WRITTEN PROBLEM:
Quote, without change, all of the lines that follow.

THE INPUT:
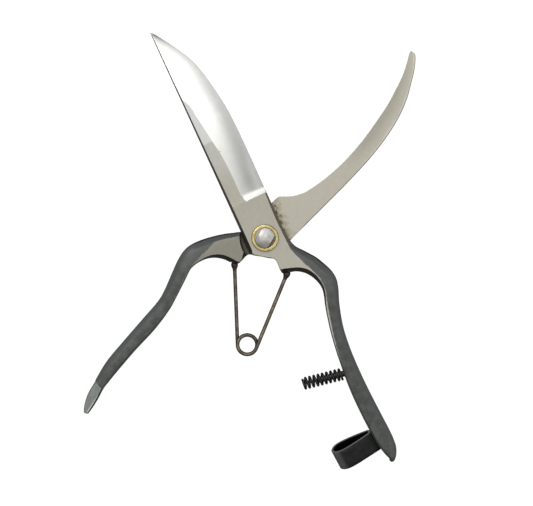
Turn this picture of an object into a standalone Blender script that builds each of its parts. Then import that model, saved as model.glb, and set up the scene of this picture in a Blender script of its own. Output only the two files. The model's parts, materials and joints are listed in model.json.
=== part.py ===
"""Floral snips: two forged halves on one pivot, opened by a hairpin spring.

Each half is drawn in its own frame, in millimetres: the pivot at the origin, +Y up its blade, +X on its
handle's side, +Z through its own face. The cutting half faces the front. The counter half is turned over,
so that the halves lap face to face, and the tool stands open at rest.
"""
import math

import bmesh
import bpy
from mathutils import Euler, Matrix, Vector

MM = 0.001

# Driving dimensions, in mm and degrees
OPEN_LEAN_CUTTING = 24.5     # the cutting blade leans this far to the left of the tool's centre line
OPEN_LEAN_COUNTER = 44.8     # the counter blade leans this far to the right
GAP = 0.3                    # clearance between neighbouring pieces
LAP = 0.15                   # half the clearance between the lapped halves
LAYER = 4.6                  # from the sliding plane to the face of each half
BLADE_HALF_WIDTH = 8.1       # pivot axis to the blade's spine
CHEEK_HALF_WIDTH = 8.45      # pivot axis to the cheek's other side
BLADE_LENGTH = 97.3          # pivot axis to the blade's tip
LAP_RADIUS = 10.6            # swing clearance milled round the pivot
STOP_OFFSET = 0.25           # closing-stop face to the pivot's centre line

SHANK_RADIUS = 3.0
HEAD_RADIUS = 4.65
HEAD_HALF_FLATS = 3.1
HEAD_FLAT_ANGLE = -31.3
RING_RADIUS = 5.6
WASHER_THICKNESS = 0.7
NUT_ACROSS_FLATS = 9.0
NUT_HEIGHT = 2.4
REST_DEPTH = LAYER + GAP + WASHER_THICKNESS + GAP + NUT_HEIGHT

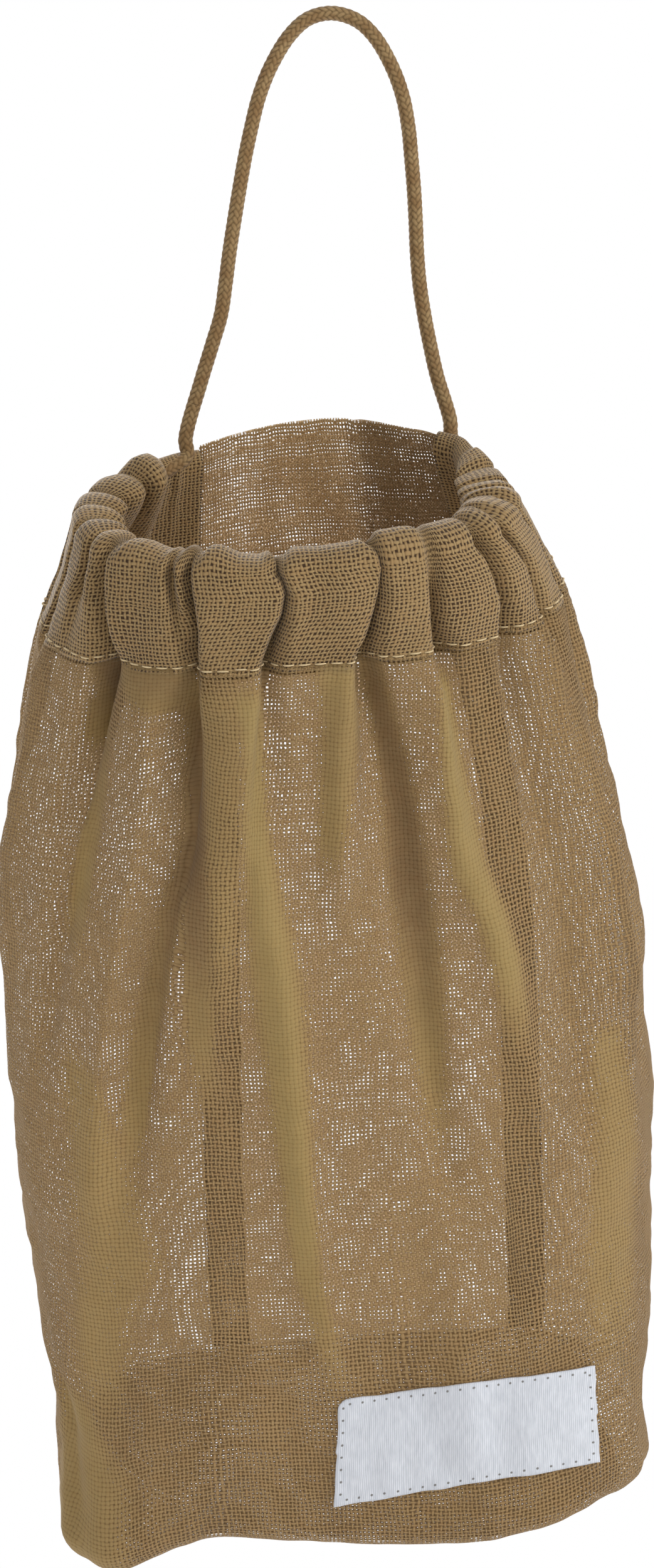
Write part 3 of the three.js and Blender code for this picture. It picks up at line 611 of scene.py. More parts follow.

EXPECTED ANSWER:
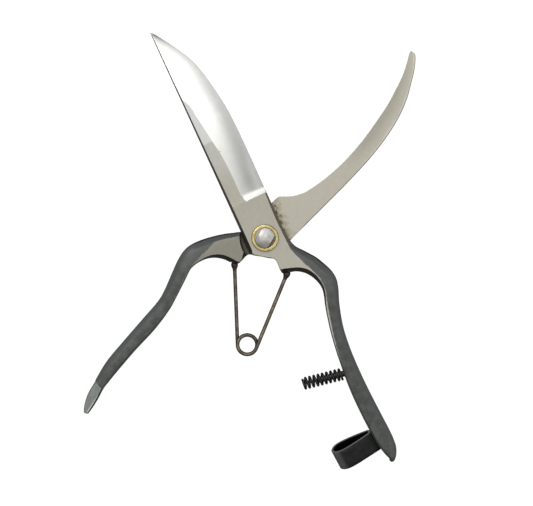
Turn this picture of an object into a standalone Blender script that builds each of its parts. Then import that model, saved as model.glb, and set up the scene of this picture in a Blender script of its own. Output only the two files. The model's parts, materials and joints are listed in model.json.
=== part.py ===
"""Floral snips: two forged halves on one pivot, opened by a hairpin spring.

Each half is drawn in its own frame, in millimetres: the pivot at the origin, +Y up its blade, +X on its
handle's side, +Z through its own face. The cutting half faces the front. The counter half is turned over,
so that the halves lap face to face, and the tool stands open at rest.
"""
import math

import bmesh
import bpy
from mathutils import Euler, Matrix, Vector

MM = 0.001

# Driving dimensions, in mm and degrees
OPEN_LEAN_CUTTING = 24.5     # the cutting blade leans this far to the left of the tool's centre line
OPEN_LEAN_COUNTER = 44.8     # the counter blade leans this far to the right
GAP = 0.3                    # clearance between neighbouring pieces
LAP = 0.15                   # half the clearance between the lapped halves
LAYER = 4.6                  # from the sliding plane to the face of each half
BLADE_HALF_WIDTH = 8.1       # pivot axis to the blade's spine
CHEEK_HALF_WIDTH = 8.45      # pivot axis to the cheek's other side
BLADE_LENGTH = 97.3          # pivot axis to the blade's tip
LAP_RADIUS = 10.6            # swing clearance milled round the pivot
STOP_OFFSET = 0.25           # closing-stop face to the pivot's centre line

SHANK_RADIUS = 3.0
HEAD_RADIUS = 4.65
HEAD_HALF_FLATS = 3.1
HEAD_FLAT_ANGLE = -31.3
RING_RADIUS = 5.6
WASHER_THICKNESS = 0.7
NUT_ACROSS_FLATS = 9.0
NUT_HEIGHT = 2.4
REST_DEPTH = LAYER + GAP + WASHER_THICKNESS + GAP + NUT_HEIGHT

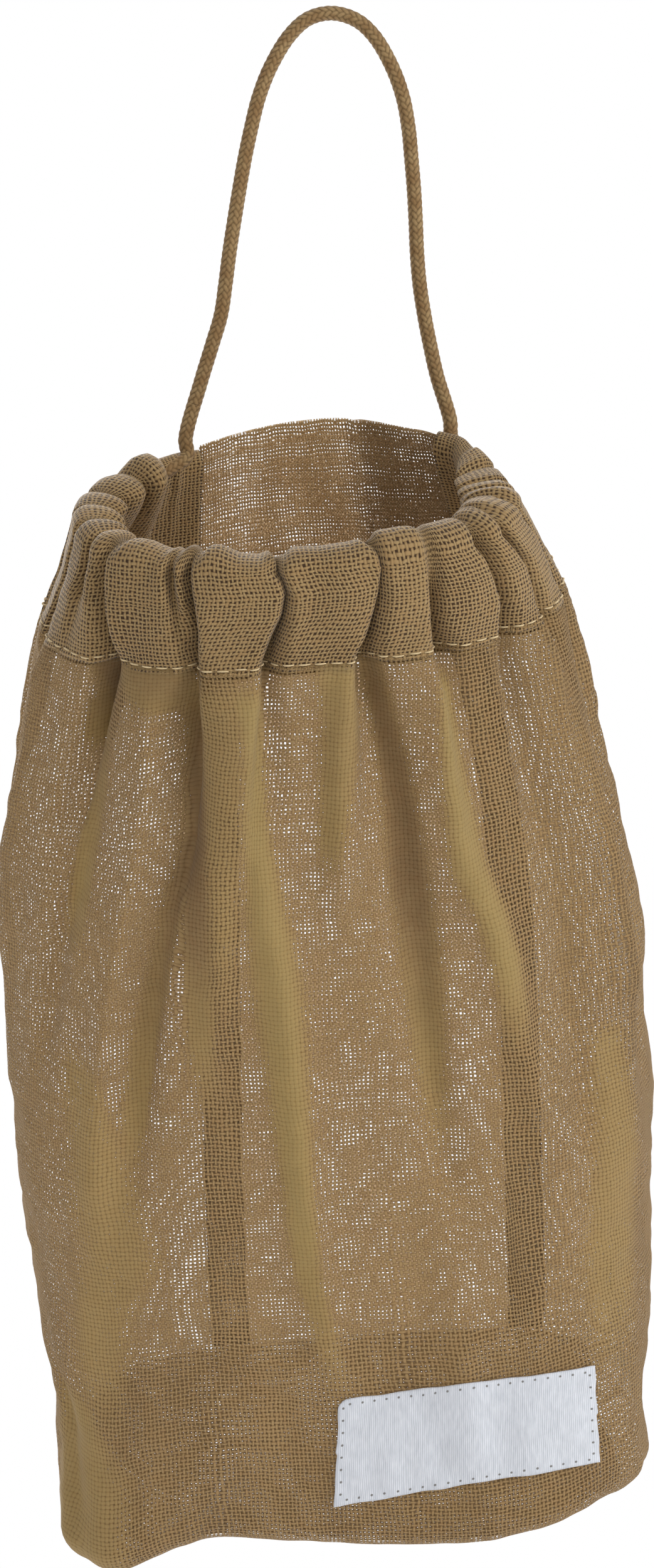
Write part 3 of the three.js and Blender code for this picture. It picks up at line 611 of scene.py. More parts follow.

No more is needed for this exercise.